Sunday 7 October 2012

Leeds United 1 Barnsley 0

Leeds United teams don’t do derby games; that’s been a general rule of thumb at Elland Road for longer than anyone cares to remember. For years now, too many such fixtures have conformed to an all too familiar and depressing template, where the Whites come face to face with a club and a following that care passionately about playing us, in stark contrast to our utter indifference towards them.

While it’s reassuring as a Leeds fan to be regularly reminded of the hatred we continue to generate amongst Yorkshire’s lesser lights, regardless of our status; it has become a real problem on match days. While Simon Grayson achieved much during his tenure, motivating his starting XI against the likes of Huddersfield, Hull City and Sheffield United wasn’t really his forte...then there’s Barnsley.

Becchio scores, Leeds lead, Hill flips...

On the basis of the last couple of seasons, I’ve come to look forward to a clash with Barnsley with the same sort of relish I’d expect ahead of an encounter with a proctologist; consecutive hidings at Oakwell and surrendered home points – the default sensation come the full-time whistle in such clashes has been “utterly p***ed off”.

Then there’s Keith Hill, a man not so much sporting a chip on his shoulder, rather a full sack of King Edwards; again in the build-up to the game, he was sniping away, warning of gamesmanship on Saturday, calling for strong refereeing and the like.
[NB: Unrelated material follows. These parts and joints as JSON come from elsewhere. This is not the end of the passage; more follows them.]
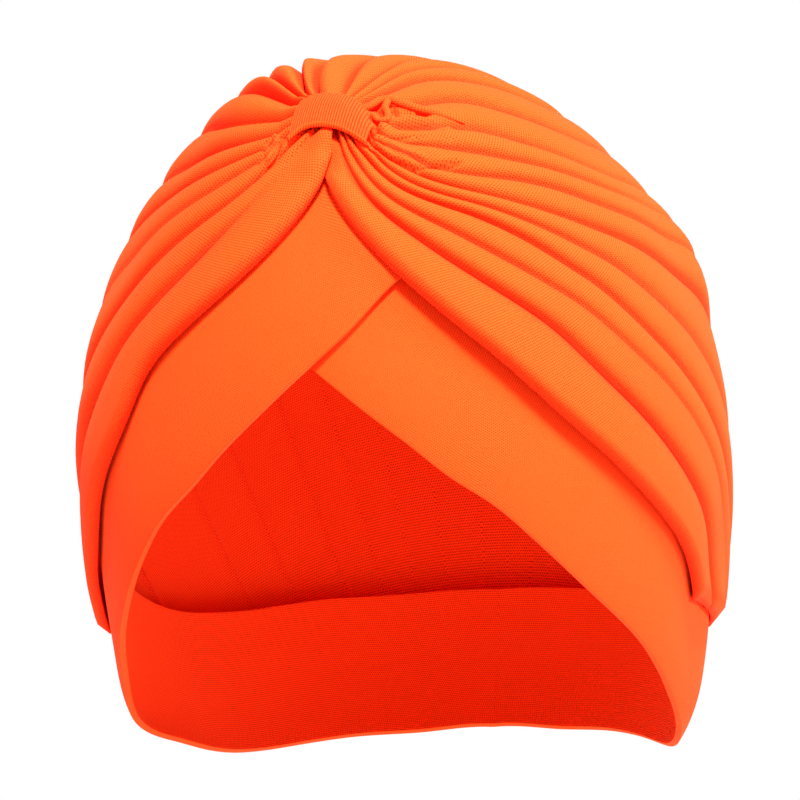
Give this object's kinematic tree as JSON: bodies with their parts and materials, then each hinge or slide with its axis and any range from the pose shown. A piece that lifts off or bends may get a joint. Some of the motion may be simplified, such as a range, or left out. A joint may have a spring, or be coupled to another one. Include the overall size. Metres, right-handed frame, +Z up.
{
  "type": "turban hat",
  "caption": "Knitted jersey turban hat in its worn form: pleated crown gathered above the front by a ribbed loop, on wide bands that cross below it and meet at the back.",
  "frame": {"origin": "middle of the hollow, level with the brow, where a head holds the hat up", "axes": "+Z up, -Y out of the front, +X to the right seen from the front"},
  "size_m": [0.1753, 0.2144, 0.1995],
  "materials": {
    "crown": "matte",
    "band_over": "matte",
    "band_under": "matte",
    "gather_loop": "matte"
  },
  "bodies": {
    "root": {"crown": "crown", "band_over": "band_over", "band_under": "band_under", "gather_loop": "gather_loop"}
  },
  "joints": []
}
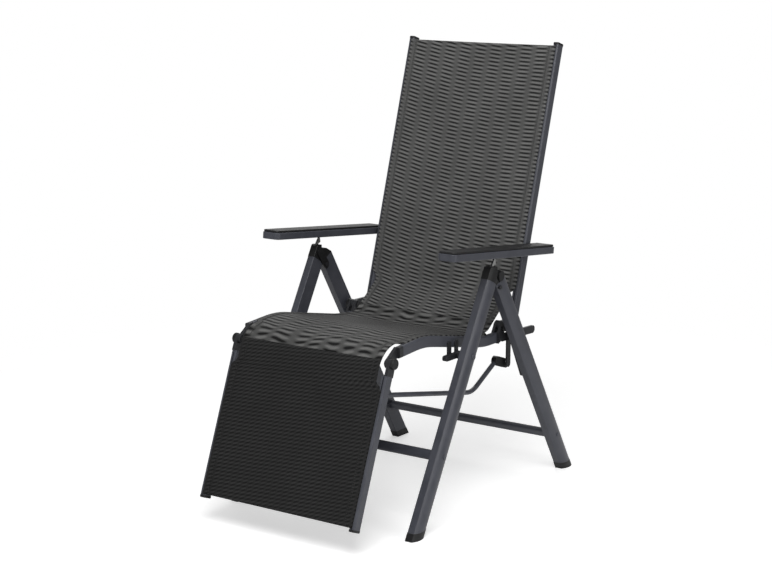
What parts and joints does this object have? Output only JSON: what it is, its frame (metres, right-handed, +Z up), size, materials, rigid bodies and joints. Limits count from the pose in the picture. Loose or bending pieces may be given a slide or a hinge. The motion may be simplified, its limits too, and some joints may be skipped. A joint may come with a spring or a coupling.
{
  "type": "reclining garden armchair",
  "caption": "Folding garden armchair with textile sling seat, high reclining back, slotted armrests and a footrest linked to the back.",
  "frame": {"origin": "on the floor, below the middle of the chair's bounding box", "axes": "+X to the sitter's left, across the chair; +Y to the rear, the sitter faces -Y; +Z up"},
  "size_m": [0.581, 0.935, 1.1239],
  "materials": {
    "frame_paint": "powder coat, satin",
    "black_plastic": "moulded, matte",
    "bright_steel": "zinc plated",
    "sling_fabric": "coated woven mesh",
    "pad_plastic": "moulded, fine grain",
    "black_paint": "powder coat, black"
  },
  "bodies": {
    "front_frame": {"front_leg_l": "frame_paint", "front_leg_r": "frame_paint", "front_crossbar": "frame_paint", "front_foot_caps": "black_plastic", "front_head_l": "black_plastic", "front_head_r": "black_plastic", "latch_tongues": "bright_steel", "fold_pins": "bright_steel", "seat_pivot_bolts": "bright_steel", "front_bar_screws": "bright_steel"},
    "rear_frame": {"rear_leg_l": "frame_paint", "rear_leg_r": "frame_paint", "rear_crossbar": "frame_paint", "rear_foot_caps": "black_plastic", "rear_head_l": "black_plastic", "rear_head_r": "black_plastic", "link_bosses": "black_plastic", "rear_bar_screws": "bright_steel"},
    "seat": {"seat_rail_l": "frame_paint", "seat_rail_r": "frame_paint", "seat_crossbars": "frame_paint", "seat_front_fittings": "black_plastic", "seat_rear_fittings": "black_plastic", "seat_brackets": "black_plastic", "seat_sling": "sling_fabric", "link_bolts": "bright_steel"},
    "fold_links": {"fold_links": "frame_paint"},
    "back_bushes": {"back_bushes": "bright_steel", "back_knobs": "black_plastic"},
    "backrest": {"backrest_tube_l": "frame_paint", "backrest_tube_r": "frame_paint", "backrest_upper_bar": "frame_paint", "backrest_lower_bar": "frame_paint", "backrest_caps": "black_plastic", "backrest_fittings": "black_plastic", "levers": "black_paint", "lever_pins": "bright_steel", "back_sling": "sling_fabric", "armrest_pins": "bright_steel"},
    "foot_bushes": {"foot_bushes": "bright_steel", "foot_knobs": "black_plastic"},
    "footrest": {"footrest_tube_l": "frame_paint", "footrest_tube_r": "frame_paint", "footrest_bars": "frame_paint", "footrest_caps": "black_plastic", "footrest_fittings": "black_plastic", "foot_sling": "sling_fabric", "rod_pins": "bright_steel"},
    "rod_sleeves": {"rod_sleeves": "bright_steel"},
    "link_rods": {"link_rods": "frame_paint", "rod_blocks": "black_plastic"},
    "arm_sleeves": {"arm_sleeves": "bright_steel"},
    "arm_rings": {"arm_rings": "bright_steel"},
    "armrest_l": {"armrest_rail_l": "frame_paint", "armrest_pad_l": "pad_plastic", "armrest_rack_l": "black_plastic"},
    "armrest_r": {"armrest_rail_r": "frame_paint", "armrest_pad_r": "pad_plastic", "armrest_rack_r": "black_plastic"}
  },
  "joints": [
    {"name": "fold", "type": "hinge", "parent": "front_frame", "child": "rear_frame", "pos_m": [0, 0.0781, 0.549], "axis": [-1, 0, 0], "range_deg": [0, 60.5]},
    {"name": "seat_fold", "type": "hinge", "parent": "front_frame", "child": "seat", "pos_m": [0, -0.04552, 0.399], "axis": [-1, 0, 0], "range_deg": [0, 85]},
    {"name": "link_fold", "type": "hinge", "parent": "seat", "child": "fold_links", "pos_m": [0, 0.1961, 0.4], "axis": [-1, 0, 0], "range_deg": [0, 105.37]},
    {"name": "back_fold", "type": "hinge", "parent": "seat", "child": "back_bushes", "pos_m": [0, 0.1681, 0.43], "axis": [1, 0, 0], "range_deg": [0, 90]},
    {"name": "recline", "type": "hinge", "parent": "back_bushes", "child": "backrest", "pos_m": [0, 0.1681, 0.43], "axis": [-1, 0, 0], "range_deg": [0, 28]},
    {"name": "foot_fold", "type": "hinge", "parent": "seat", "child": "foot_bushes", "pos_m": [0, -0.3119, 0.428], "axis": [1, 0, 0], "range_deg": [0, 90]},
    {"name": "foot_raise", "type": "hinge", "parent": "foot_bushes", "child": "footrest", "pos_m": [0, -0.3119, 0.428], "axis": [-1, 0, 0], "range_deg": [0, 52.05]},
    {"name": "sleeve_fold", "type": "hinge", "parent": "footrest", "child": "rod_sleeves", "pos_m": [0, -0.3259, 0.352], "axis": [-1, 0, 0], "range_deg": [0, 84.3]},
    {"name": "rod_swing", "type": "hinge", "parent": "rod_sleeves", "child": "link_rods", "pos_m": [0, -0.3259, 0.352], "axis": [1, 0, 0], "range_deg": [0, 46.05]},
    {"name": "arm_level", "type": "hinge", "parent": "backrest", "child": "arm_sleeves", "pos_m": [0, 0.2904, 0.6097], "axis": [1, 0, 0], "range_deg": [0, 14.65]},
    {"name": "arm_fold", "type": "hinge", "parent": "arm_sleeves", "child": "arm_rings", "pos_m": [0, 0.2904, 0.6097], "axis": [-1, 0, 0], "range_deg": [0, 101.6]},
    {"name": "lift_l", "type": "hinge", "parent": "arm_rings", "child": "armrest_l", "pos_m": [0, 0.2904, 0.6097], "axis": [-1, 0, 0], "range_deg": [0, 25]},
    {"name": "lift_r", "type": "hinge", "parent": "arm_rings", "child": "armrest_r", "pos_m": [0, 0.2904, 0.6097], "axis": [-1, 0, 0], "range_deg": [0, 25]}
  ],
  "couplings": [
    {"joint": "seat_fold", "follows": "fold", "ratio": 1.405},
    {"joint": "link_fold", "follows": "fold", "ratio": 1.7416},
    {"joint": "back_fold", "follows": "fold", "ratio": 1.4876},
    {"joint": "foot_fold", "follows": "fold", "ratio": 1.4876},
    {"joint": "sleeve_fold", "follows": "fold", "ratio": 1.3934},
    {"joint": "arm_fold", "follows": "fold", "ratio": 1.6793},
    {"joint": "foot_raise", "follows": "recline", "ratio": 1.8589},
    {"joint": "rod_swing", "follows": "recline", "ratio": 1.6448},
    {"joint": "arm_level", "follows": "recline", "ratio": 0.52321}
  ]
}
It must still eat away at the balding, Bolton born cockalorum that he was never considered for the Leeds post ahead of Warnock, having made a play for it back in December when he suggested how much better the club would’ve been faring had he been in charge. Hill didn’t get the job though (thank God!) and with Warnock now at the helm, the suspicion prior to kick-off was that the halcyon days of regular triumphs for the Matalan Mourinho and his contemporaries would finally be at an end.
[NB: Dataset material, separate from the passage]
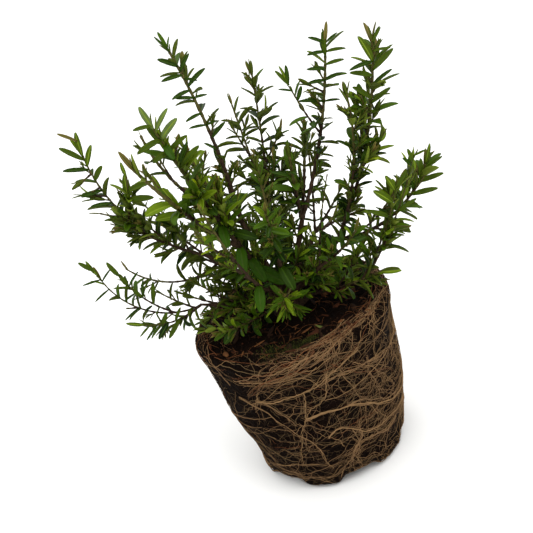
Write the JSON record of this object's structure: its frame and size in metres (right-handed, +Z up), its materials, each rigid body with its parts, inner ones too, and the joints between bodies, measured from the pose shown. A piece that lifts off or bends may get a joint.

Self-appointed football martyr

That was the theory, albeit the logic looked worryingly flawed during the opening 20 minutes as Barnsley started strongly and the established derby pattern bedded in. Leeds struggled to cope; Austin and Tonge seemed unsure about their roles, neither of them pushing forward to support the strikers with any real conviction, but both abdicating defensive responsibilities. Having twice failed to prevent Kevin Davies from scoring at the Reebok, Austin now stood motionless as Jacob Mellis broke into the box after only 4 minutes, only to steer wide when it seemed easier to score.

Stephen Dawson and David Perkins (again) were running the show as the visitors stroked the ball around as they pleased; on 7 minutes Barnsley were almost through again, only a clumsy challenge-cum-air shot from Jason Pearce was sufficient to halt progress – it was ugly, it was desperate, and matters had to be addressed.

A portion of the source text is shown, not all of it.